Go through the lines below and copy each one that holds the string "from".
__________________________________________________
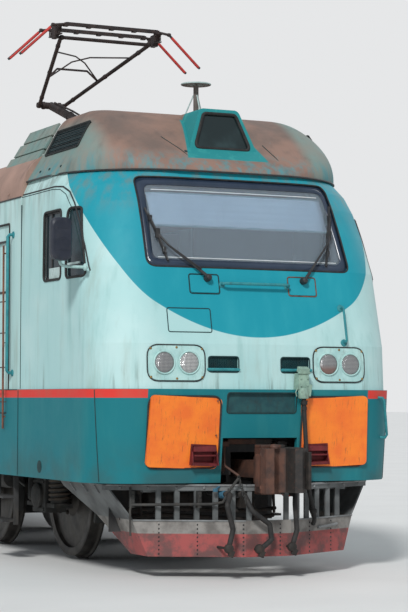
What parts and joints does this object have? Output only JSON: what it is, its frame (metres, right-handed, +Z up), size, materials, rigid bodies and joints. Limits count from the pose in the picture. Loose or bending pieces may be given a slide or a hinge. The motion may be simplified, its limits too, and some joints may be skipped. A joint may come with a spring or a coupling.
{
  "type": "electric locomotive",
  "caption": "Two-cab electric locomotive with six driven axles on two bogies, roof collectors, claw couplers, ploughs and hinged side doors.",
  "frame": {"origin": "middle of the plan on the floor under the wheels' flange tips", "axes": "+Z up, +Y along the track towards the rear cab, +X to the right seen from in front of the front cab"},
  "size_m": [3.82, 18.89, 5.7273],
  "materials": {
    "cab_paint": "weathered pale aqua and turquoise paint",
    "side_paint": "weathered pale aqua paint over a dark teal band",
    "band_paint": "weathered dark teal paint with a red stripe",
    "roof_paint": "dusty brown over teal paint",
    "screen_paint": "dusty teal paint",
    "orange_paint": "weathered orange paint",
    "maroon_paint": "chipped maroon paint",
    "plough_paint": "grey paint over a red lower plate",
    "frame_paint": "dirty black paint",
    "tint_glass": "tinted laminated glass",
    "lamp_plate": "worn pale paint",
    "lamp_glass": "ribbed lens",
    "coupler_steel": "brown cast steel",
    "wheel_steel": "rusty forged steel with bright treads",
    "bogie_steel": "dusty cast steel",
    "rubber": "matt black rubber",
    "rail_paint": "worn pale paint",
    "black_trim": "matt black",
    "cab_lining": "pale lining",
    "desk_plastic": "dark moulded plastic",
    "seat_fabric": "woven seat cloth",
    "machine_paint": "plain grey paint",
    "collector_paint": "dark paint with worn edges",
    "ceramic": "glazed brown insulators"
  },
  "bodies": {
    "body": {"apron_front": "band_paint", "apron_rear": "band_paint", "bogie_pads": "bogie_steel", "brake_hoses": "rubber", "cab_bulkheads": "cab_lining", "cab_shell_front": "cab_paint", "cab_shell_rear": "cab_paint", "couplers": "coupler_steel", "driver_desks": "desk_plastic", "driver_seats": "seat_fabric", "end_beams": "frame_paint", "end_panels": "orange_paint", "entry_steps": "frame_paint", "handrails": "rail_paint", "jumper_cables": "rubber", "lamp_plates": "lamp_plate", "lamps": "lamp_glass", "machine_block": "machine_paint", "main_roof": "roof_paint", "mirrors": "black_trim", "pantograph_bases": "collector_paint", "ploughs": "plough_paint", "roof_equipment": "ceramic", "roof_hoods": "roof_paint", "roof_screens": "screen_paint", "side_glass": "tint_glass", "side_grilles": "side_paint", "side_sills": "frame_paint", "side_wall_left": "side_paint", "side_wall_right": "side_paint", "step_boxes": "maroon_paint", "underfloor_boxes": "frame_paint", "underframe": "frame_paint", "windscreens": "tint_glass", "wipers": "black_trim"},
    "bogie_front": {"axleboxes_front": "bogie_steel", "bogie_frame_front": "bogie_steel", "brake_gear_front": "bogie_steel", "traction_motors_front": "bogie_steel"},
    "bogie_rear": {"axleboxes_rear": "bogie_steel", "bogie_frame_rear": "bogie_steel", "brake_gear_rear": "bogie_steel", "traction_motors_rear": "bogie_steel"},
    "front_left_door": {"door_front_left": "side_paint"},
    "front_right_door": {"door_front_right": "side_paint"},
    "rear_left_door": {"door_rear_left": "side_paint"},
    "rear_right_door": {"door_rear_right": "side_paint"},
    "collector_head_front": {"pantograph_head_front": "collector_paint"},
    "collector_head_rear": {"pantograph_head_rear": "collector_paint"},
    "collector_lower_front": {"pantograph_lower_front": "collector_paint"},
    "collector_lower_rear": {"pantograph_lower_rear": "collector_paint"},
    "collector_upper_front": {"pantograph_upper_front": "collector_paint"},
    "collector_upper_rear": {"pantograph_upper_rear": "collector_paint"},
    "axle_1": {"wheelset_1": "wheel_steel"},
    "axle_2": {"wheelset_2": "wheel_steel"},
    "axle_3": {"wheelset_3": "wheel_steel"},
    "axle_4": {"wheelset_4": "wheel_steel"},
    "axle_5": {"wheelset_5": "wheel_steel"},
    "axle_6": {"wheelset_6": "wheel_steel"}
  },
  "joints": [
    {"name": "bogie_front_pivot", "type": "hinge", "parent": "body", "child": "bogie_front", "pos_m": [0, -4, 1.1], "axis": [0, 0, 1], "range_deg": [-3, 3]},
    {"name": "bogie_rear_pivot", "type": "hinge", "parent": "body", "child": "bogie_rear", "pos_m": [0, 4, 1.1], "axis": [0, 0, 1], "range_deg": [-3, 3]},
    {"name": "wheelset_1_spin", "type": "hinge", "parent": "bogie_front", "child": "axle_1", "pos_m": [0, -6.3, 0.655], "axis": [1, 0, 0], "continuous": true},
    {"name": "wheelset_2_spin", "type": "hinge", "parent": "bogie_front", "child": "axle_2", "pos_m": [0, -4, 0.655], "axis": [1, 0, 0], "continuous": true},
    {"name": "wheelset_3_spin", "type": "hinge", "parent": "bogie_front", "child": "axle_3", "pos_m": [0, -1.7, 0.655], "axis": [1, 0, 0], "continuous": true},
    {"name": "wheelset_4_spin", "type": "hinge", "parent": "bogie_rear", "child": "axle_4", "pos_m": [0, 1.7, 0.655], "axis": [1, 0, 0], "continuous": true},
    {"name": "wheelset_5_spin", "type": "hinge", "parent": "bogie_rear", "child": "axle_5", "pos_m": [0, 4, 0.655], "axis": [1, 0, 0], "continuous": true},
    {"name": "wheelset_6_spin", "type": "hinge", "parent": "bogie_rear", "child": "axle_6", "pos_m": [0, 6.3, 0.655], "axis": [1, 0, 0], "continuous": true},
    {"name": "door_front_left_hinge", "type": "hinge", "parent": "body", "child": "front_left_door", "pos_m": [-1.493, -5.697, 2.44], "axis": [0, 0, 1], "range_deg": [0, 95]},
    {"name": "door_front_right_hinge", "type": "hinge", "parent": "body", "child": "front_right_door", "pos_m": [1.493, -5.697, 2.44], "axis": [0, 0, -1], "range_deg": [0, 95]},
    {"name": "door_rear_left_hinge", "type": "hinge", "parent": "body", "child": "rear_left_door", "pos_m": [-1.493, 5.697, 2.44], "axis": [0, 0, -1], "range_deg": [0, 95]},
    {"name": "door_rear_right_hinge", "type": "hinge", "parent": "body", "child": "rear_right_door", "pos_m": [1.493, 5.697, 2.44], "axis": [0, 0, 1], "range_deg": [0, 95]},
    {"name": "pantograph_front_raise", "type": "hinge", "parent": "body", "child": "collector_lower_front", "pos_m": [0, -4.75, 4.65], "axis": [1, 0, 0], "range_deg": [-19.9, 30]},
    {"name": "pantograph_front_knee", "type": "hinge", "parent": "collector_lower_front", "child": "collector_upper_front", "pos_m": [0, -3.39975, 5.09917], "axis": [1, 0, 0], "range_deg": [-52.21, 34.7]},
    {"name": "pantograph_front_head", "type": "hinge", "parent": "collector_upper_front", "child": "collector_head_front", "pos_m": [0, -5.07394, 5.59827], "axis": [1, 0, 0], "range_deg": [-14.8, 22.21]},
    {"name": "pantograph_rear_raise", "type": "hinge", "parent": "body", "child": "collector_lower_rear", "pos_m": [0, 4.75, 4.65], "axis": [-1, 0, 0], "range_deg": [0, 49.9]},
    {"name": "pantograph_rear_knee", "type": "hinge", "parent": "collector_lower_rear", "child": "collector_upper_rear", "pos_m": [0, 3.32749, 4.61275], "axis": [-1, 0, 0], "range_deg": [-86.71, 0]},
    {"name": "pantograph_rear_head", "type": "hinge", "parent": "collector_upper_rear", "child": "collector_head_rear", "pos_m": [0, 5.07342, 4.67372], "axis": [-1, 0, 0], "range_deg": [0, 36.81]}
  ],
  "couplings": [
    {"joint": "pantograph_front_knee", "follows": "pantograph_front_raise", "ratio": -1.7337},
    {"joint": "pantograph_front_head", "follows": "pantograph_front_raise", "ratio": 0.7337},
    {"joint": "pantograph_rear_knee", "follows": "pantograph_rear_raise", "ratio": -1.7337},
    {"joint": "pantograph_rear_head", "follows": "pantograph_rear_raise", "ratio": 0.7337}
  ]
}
__________________________________________________
— Finished task —
What parts and joints does this object have? Output only JSON: what it is, its frame (metres, right-handed, +Z up), size, materials, rigid bodies and joints. Limits count from the pose in the picture. Loose or bending pieces may be given a slide or a hinge. The motion may be simplified, its limits too, and some joints may be skipped. A joint may come with a spring or a coupling.
  "frame": {"origin": "middle of the plan on the floor under the wheels' flange tips", "axes": "+Z up, +Y along the track towards the rear cab, +X to the right seen from in front of the front cab"},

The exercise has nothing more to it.